Epa v. Nat’l Crushed Stone Assn., 449 U.S. 64 (1980)
Environmental Protection Agency v.
National Crushed Stone Association
No. 79-770
Argued October 7, 1980
Decided December 2, 1980 *
449 U.S. 64
CERTIORARI TO THE UNITED STATES COURT OF APPEALS
FOR THE FOURTH CIRCUIT
Syllabus
Under § 301(b) of the Federal Water Pollution Control Act, the Environmental Protection Agency (EPA) is to set 1977 effluent limitations for categories of point sources, requiring such sources to meet standards based on application of the "best practicable control technology currently available" (BPT), and 1987 limitations, requiring all point sources to meet standards based on application of the "best available technology economically achievable" (BAT). Section 301(c) of the Act provides for variances from 1987 BAT effluent limitations for individual point sources upon a showing "that such modified requirements (1) will represent the maximum use of technology within the economic capability of the owner or operators; and (2) will result in reasonable further progress toward the elimination of the discharge of pollutants." However, the Act contains no similar variance provision authorizing consideration of the economic ability of the individual operator to meet the cost of complying with 1977 BPT standards. In 1977, the EPA promulgated BPT pollution discharge limitations for the coal mining industry and for certain portions of the mineral mining and processing industry. Under the regulations, a greater than normal cost of implementation will be considered in acting on a request for a variance, but a variance will not be granted on the basis of the applicant’s economic inability to meet the cost of implementing the uniform standard. Respondents sought review of the regulations in various Courts of Appeals, challenging both the substantive standards and the variance clause. All of the petitions were transferred to the Court of Appeals for the Fourth Circuit, which set aside the variance provision as unduly restrictive and required the EPA to consider, inter alia, the factors set out in § 301(c), including the applicant’s economic capability.

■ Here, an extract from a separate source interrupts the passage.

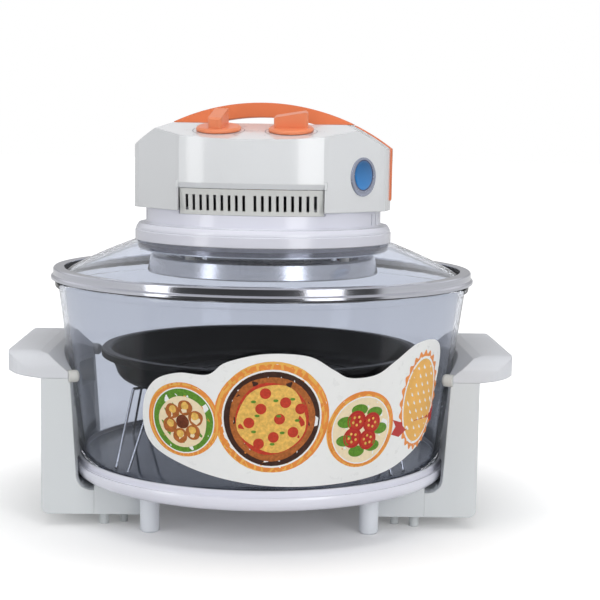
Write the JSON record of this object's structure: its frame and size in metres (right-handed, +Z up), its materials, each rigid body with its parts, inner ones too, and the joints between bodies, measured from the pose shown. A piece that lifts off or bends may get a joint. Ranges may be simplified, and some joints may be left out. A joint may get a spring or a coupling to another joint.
{
  "type": "halogen oven",
  "caption": "Halogen oven: glass bowl on a plastic stand with a wire rack and pan, under a lift-off glass lid with lamp, fans, timer and thermostat.",
  "frame": {"origin": "on the table, under the middle of the stand and the axis of the bowl", "axes": "+Z up; the front of the stand, between its grips, faces -Y and the grips are on -X and +X; the lid's controls face -Y, turned 6.6 degrees towards -X"},
  "size_m": [0.418, 0.3556, 0.3443],
  "materials": {
    "white_plastic": "smooth satin",
    "grey_plastic": "fine satin",
    "lavender_plastic": "smooth satin",
    "orange_plastic": "satin",
    "black_plastic": "matt",
    "clear_glass": "clear",
    "quartz": "clear",
    "black_enamel": "satin non-stick coating",
    "rim_steel": "polished",
    "wire_chrome": "bright",
    "slate_metal": "satin",
    "sheet_metal": "plain",
    "lamination": "plain",
    "copper_wire": "enamelled",
    "silicone": "matt",
    "soft_rubber": "matt",
    "white_ceramic": "matt",
    "alloy": "plain"
  },
  "bodies": {
    "stand": {"base_dish": "lavender_plastic", "dish_ring": "lavender_plastic", "heat_plate": "slate_metal", "leg_front_left": "grey_plastic", "leg_front_right": "grey_plastic", "leg_rear_left": "grey_plastic", "leg_rear_right": "grey_plastic", "left_post": "grey_plastic", "right_post": "grey_plastic", "left_post_foot": "grey_plastic", "right_post_foot": "grey_plastic", "left_grip": "grey_plastic", "right_grip": "grey_plastic", "bumper_front_left": "soft_rubber", "bumper_front_right": "soft_rubber", "bumper_rear_left": "soft_rubber", "bumper_rear_right": "soft_rubber", "stand_screws": "sheet_metal"},
    "bowl": {"glass_bowl": "clear_glass"},
    "rack": {"wire_rack": "wire_chrome"},
    "pan": {"baking_pan": "black_enamel"},
    "handle": {"carry_handle": "orange_plastic", "stem_clips": "sheet_metal"},
    "plunger": {"switch_plunger": "orange_plastic"},
    "timer_dial": {"timer_knob": "orange_plastic", "timer_shaft": "sheet_metal"},
    "thermostat_dial": {"thermostat_knob": "orange_plastic", "thermostat_shaft": "sheet_metal"},
    "fan": {"motor_shaft": "sheet_metal", "motor_rotor": "lamination", "hot_air_fan": "alloy", "cooling_fan": "black_plastic"},
    "lid": {"lid_glass": "clear_glass", "lid_rim": "rim_steel", "lid_gasket": "silicone", "retaining_ring": "sheet_metal", "head_base": "lavender_plastic", "head_cover": "white_plastic", "vent_grille": "white_plastic", "left_trim": "orange_plastic", "right_trim": "orange_plastic", "cord_gland": "black_plastic", "reflector": "alloy", "lamp_guard": "wire_chrome", "guard_standoffs": "white_ceramic", "halogen_lamp": "quartz", "lamp_holders": "white_ceramic", "sensor_probe": "copper_wire", "motor_stator": "lamination", "motor_coil": "copper_wire", "motor_bracket": "sheet_metal", "timer_unit": "grey_plastic", "thermostat_unit": "sheet_metal", "safety_switch": "black_plastic", "head_screws": "sheet_metal"}
  },
  "joints": [
    {"name": "bowl_lift", "type": "slide", "parent": "stand", "child": "bowl", "axis": [0, 0, 1], "range_m": [0, 0.12]},
    {"name": "rack_lift", "type": "slide", "parent": "bowl", "child": "rack", "axis": [0, 0, 1], "range_m": [0, 0.03]},
    {"name": "pan_lift", "type": "slide", "parent": "rack", "child": "pan", "axis": [0, 0, 1], "range_m": [0, 0.03]},
    {"name": "lid_lift", "type": "slide", "parent": "bowl", "child": "lid", "axis": [0, 0, 1], "range_m": [0, 0.12]},
    {"name": "handle_lift", "type": "slide", "parent": "lid", "child": "handle", "axis": [0, 0, 1], "range_m": [0, 0.006]},
    {"name": "plunger_slide", "type": "slide", "parent": "lid", "child": "plunger", "axis": [0, 0, 1], "range_m": [0, 0.0015]},
    {"name": "timer_turn", "type": "hinge", "parent": "lid", "child": "timer_dial", "pos_m": [-0.03662, -0.06422, 0.32066], "axis": [-0.0219, -0.1895, 0.9816], "range_deg": [-300, 0]},
    {"name": "thermostat_turn", "type": "hinge", "parent": "lid", "child": "thermostat_dial", "pos_m": [0.02099, -0.07088, 0.32066], "axis": [-0.0219, -0.1895, 0.9816], "range_deg": [-270, 0]},
    {"name": "fan_spin", "type": "hinge", "parent": "lid", "child": "fan", "pos_m": [0, 0, 0.26], "axis": [0, 0, 1], "continuous": true}
  ],
  "couplings": [
    {"joint": "plunger_slide", "follows": "handle_lift", "ratio": 0.25}
  ]
}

Held: The Court of Appeals erred in not accepting the EPA’s interpretation of the Act. The EPA is not required by the Act to consider economic capability in granting variances from its uniform BPT standards. Pp. 73-85.

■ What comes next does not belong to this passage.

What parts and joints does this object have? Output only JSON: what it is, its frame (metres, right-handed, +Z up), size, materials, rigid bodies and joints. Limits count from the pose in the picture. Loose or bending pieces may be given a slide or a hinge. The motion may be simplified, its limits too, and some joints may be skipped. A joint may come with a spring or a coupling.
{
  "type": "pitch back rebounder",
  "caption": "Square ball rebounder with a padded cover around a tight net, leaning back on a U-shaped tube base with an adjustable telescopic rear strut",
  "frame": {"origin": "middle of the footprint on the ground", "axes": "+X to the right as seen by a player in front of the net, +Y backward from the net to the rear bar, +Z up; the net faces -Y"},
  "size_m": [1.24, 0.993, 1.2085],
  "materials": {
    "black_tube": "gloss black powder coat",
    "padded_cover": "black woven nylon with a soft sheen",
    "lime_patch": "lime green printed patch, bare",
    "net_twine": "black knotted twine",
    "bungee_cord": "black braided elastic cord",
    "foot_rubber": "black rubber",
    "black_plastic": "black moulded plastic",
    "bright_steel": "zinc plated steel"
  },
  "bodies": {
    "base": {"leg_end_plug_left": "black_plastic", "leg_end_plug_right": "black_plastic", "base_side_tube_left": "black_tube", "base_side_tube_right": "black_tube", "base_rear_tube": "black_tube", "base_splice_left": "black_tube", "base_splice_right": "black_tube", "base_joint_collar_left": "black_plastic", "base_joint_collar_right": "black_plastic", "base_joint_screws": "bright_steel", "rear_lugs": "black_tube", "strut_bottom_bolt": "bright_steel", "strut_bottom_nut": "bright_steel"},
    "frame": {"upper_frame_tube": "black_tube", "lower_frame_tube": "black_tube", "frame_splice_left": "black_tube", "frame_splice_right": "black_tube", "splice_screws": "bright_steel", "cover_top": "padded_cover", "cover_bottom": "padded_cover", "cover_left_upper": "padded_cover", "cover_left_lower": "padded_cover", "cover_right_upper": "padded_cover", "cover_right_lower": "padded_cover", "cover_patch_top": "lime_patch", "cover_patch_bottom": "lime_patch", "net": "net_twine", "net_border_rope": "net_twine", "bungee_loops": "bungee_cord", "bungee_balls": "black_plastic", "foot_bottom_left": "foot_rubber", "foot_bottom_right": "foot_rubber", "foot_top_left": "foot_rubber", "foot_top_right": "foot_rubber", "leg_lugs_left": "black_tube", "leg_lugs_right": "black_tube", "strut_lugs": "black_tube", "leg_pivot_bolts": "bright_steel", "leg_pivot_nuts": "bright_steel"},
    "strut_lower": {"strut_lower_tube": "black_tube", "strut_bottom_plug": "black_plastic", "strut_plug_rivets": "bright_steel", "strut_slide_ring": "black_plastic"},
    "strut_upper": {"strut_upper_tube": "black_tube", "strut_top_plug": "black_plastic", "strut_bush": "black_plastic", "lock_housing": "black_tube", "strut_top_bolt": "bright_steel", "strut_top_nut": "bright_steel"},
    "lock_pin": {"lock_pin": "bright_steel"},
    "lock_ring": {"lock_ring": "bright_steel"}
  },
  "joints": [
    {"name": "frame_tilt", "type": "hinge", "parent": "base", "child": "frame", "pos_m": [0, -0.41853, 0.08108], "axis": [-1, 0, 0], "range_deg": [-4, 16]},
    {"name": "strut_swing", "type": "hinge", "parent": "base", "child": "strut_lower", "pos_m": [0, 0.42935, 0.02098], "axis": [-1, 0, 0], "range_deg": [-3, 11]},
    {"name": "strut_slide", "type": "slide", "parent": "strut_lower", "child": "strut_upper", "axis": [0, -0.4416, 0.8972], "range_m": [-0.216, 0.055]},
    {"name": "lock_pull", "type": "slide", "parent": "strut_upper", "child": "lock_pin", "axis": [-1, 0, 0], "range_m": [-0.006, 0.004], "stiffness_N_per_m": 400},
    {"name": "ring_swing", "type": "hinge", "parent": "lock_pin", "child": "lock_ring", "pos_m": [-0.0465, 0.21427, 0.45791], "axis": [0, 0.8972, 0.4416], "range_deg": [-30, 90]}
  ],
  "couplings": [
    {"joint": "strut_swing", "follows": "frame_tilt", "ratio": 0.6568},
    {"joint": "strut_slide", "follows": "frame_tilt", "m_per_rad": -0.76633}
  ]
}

(a) The statute’s plain language does not support the Court of Appeals’ position. Section 301(c)’s requirement for a BAT variance of "reasonable further progress" toward the elimination of pollutant discharges refers to the prior BPT standard, but there is no comparable prior standard with respect to BPT limitations. And since BPT limitations do not require an industrial category to commit the maximum resources economically possible to pollution control, even if affordable, the § 301(c) BAT variance factor as to the maximum use of technology within the applicant’s economic capability is inapposite in the BPT context. More importantly, under the Act, the Administrator of the EPA, in determining BPT limitations, is directed to consider the benefits of effluent reductions as compared to the cost of pollution control in defining the best practicable technology at a level that would effect the 1977 goal of substantially reducing total pollution produced by each industrial category. Thus, the statute contemplated regulations that would require a substantial number of point sources with the poorest performances either to conform to BPT standards or to cease production. To allow a BPT variance based on economic capability and not to require adherence to the prescribed minimum technology would permit the employment of the very practices that the Administrator had rejected in establishing the best practicable technology currently available in the industry. Pp. 73-78.
(b) The EPA’s interpretation of the statutory language is also supported by the legislative history, which shows that Congress understood that the economic capability provision of § 301(c) was limited to BAT variances; foresaw and accepted the economic hardship, including the closing of some plants, that BPT effluent limitations would cause; and took certain steps to alleviate this hardship, steps which did not include allowing a BPT variance based on economic capability. Pp. 79-83.
(c) In the face of § 301(c)’s explicit limitation to BAT variances and in the absence of any other specific direction in the statute to provide for BPT variances in connection with permits for individual point sources, the Administrator adopted a reasonable construction of the statutory mandate, and the Court of Appeals erred in concluding that, since BAT limitations are to be more stringent than BPT limitations, the variance provision for the latter must be at least as flexible as that for the former with respect to affordability. Pp. 83-84.
601 F.2d 111 and 604 F.2d 239, reversed.
WHITE, J., delivered the opinion of the Court, in which all other Members joined, except POWELL, J., who took no part in the consideration or decision of the cases.